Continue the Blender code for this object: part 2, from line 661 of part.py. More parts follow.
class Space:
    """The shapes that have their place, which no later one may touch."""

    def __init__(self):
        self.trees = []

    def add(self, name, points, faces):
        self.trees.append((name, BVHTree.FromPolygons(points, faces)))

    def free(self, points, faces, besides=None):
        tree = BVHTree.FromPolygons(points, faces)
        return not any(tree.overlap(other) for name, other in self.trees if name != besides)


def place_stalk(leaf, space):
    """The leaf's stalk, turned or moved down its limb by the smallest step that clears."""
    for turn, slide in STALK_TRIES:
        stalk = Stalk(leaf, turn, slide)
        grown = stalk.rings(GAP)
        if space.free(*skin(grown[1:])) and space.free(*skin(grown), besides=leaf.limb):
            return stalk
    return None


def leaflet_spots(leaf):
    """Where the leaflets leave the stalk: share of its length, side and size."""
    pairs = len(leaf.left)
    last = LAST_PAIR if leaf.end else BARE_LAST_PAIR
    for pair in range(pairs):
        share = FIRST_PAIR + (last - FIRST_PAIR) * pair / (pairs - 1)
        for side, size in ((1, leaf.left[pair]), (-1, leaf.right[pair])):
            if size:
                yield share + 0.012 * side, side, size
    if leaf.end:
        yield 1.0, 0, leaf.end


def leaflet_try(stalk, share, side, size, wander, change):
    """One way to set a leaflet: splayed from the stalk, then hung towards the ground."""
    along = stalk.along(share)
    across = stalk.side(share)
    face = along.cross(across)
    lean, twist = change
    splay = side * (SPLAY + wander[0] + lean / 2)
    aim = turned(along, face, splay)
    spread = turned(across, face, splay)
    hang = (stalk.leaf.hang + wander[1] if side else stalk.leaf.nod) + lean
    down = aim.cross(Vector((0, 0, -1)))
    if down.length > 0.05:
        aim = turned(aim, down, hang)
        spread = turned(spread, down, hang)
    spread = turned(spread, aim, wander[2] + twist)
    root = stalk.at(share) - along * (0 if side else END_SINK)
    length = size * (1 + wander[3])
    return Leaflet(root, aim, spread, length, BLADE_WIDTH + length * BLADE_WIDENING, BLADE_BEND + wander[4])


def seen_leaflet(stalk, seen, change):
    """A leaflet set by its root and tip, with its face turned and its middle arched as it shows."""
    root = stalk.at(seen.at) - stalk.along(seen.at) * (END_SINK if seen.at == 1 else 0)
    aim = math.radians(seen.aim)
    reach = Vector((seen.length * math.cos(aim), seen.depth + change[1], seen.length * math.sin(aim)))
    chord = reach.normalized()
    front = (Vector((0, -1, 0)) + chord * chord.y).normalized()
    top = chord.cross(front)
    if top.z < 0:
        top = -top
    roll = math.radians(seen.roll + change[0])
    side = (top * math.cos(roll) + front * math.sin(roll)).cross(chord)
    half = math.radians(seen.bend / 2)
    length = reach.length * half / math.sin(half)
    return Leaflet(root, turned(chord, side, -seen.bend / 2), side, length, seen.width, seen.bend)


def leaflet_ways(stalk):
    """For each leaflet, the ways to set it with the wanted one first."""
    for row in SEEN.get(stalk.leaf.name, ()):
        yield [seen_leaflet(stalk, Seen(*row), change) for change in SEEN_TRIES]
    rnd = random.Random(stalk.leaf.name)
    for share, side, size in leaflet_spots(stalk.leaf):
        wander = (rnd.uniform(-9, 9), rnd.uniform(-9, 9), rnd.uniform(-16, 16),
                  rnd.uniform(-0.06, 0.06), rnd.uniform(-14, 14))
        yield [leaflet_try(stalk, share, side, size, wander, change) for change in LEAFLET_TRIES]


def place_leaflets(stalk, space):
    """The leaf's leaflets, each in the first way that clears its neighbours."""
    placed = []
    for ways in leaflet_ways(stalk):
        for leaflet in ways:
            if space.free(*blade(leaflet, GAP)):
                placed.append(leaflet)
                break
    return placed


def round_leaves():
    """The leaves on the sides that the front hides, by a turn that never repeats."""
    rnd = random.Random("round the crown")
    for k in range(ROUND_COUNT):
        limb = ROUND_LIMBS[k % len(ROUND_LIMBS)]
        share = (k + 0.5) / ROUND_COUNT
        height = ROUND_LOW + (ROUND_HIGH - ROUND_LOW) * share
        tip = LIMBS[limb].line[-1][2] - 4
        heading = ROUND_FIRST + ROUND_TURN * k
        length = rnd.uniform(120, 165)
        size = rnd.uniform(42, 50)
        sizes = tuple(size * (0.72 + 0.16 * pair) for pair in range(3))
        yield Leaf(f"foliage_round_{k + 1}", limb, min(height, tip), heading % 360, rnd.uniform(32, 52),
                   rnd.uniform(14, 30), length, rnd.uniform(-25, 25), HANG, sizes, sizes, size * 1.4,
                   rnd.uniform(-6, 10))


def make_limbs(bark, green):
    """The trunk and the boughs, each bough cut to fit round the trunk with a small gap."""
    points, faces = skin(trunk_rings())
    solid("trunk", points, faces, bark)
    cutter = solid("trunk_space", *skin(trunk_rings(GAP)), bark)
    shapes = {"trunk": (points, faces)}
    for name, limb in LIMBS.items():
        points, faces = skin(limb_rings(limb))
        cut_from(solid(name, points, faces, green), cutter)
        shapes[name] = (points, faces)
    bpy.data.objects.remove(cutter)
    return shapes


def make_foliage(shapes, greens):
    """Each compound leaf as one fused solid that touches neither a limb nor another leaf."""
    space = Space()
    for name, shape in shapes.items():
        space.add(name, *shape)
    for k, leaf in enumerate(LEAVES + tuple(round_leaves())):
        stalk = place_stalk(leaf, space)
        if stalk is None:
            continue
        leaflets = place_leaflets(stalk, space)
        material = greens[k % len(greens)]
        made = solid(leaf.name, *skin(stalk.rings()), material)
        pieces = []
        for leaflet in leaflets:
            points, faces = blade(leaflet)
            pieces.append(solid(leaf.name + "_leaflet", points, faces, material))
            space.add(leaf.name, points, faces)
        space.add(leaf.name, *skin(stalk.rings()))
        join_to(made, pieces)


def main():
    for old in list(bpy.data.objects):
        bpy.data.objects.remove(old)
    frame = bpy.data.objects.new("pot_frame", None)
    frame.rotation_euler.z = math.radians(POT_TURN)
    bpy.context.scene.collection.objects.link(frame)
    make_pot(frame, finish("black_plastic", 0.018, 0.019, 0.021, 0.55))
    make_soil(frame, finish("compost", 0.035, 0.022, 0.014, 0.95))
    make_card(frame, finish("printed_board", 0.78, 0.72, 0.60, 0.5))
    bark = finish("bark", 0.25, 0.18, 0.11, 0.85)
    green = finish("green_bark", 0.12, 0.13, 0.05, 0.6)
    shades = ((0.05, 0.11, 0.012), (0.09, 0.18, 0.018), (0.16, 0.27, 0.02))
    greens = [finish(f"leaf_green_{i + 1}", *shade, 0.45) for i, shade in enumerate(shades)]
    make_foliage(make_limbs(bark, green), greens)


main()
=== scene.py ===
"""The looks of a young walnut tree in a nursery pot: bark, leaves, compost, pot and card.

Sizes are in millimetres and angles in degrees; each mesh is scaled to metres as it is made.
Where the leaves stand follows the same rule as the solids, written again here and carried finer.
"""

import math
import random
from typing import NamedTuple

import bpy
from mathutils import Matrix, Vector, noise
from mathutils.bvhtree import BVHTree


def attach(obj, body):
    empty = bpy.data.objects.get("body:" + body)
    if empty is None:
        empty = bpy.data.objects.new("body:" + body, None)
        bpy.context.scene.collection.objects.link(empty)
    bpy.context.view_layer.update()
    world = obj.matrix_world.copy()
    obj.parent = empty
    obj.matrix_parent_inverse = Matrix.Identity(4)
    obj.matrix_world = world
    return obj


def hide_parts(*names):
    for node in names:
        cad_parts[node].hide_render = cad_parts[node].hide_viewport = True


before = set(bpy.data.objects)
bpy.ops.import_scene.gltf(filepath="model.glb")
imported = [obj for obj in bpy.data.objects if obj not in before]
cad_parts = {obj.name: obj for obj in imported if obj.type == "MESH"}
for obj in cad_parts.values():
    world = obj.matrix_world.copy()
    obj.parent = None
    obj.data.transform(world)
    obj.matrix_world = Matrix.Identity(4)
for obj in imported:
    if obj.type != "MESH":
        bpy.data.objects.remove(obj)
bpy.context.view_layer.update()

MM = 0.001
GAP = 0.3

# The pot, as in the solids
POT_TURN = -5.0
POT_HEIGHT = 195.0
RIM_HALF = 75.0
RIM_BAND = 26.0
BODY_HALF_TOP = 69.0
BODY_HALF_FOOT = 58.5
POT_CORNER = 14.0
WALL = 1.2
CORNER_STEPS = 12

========

Extract, word for word, the line containing "0.022, 0.014, 0.95))", the line containing "before = set(bpy.data.objects)", and every line between them.

# RESPONSE TO THIS EXERCISE:
    make_soil(frame, finish("compost", 0.035, 0.022, 0.014, 0.95))
    make_card(frame, finish("printed_board", 0.78, 0.72, 0.60, 0.5))
    bark = finish("bark", 0.25, 0.18, 0.11, 0.85)
    green = finish("green_bark", 0.12, 0.13, 0.05, 0.6)
    shades = ((0.05, 0.11, 0.012), (0.09, 0.18, 0.018), (0.16, 0.27, 0.02))
    greens = [finish(f"leaf_green_{i + 1}", *shade, 0.45) for i, shade in enumerate(shades)]
    make_foliage(make_limbs(bark, green), greens)


main()
=== scene.py ===
"""The looks of a young walnut tree in a nursery pot: bark, leaves, compost, pot and card.

Sizes are in millimetres and angles in degrees; each mesh is scaled to metres as it is made.
Where the leaves stand follows the same rule as the solids, written again here and carried finer.
"""

import math
import random
from typing import NamedTuple

import bpy
from mathutils import Matrix, Vector, noise
from mathutils.bvhtree import BVHTree


def attach(obj, body):
    empty = bpy.data.objects.get("body:" + body)
    if empty is None:
        empty = bpy.data.objects.new("body:" + body, None)
        bpy.context.scene.collection.objects.link(empty)
    bpy.context.view_layer.update()
    world = obj.matrix_world.copy()
    obj.parent = empty
    obj.matrix_parent_inverse = Matrix.Identity(4)
    obj.matrix_world = world
    return obj


def hide_parts(*names):
    for node in names:
        cad_parts[node].hide_render = cad_parts[node].hide_viewport = True


before = set(bpy.data.objects)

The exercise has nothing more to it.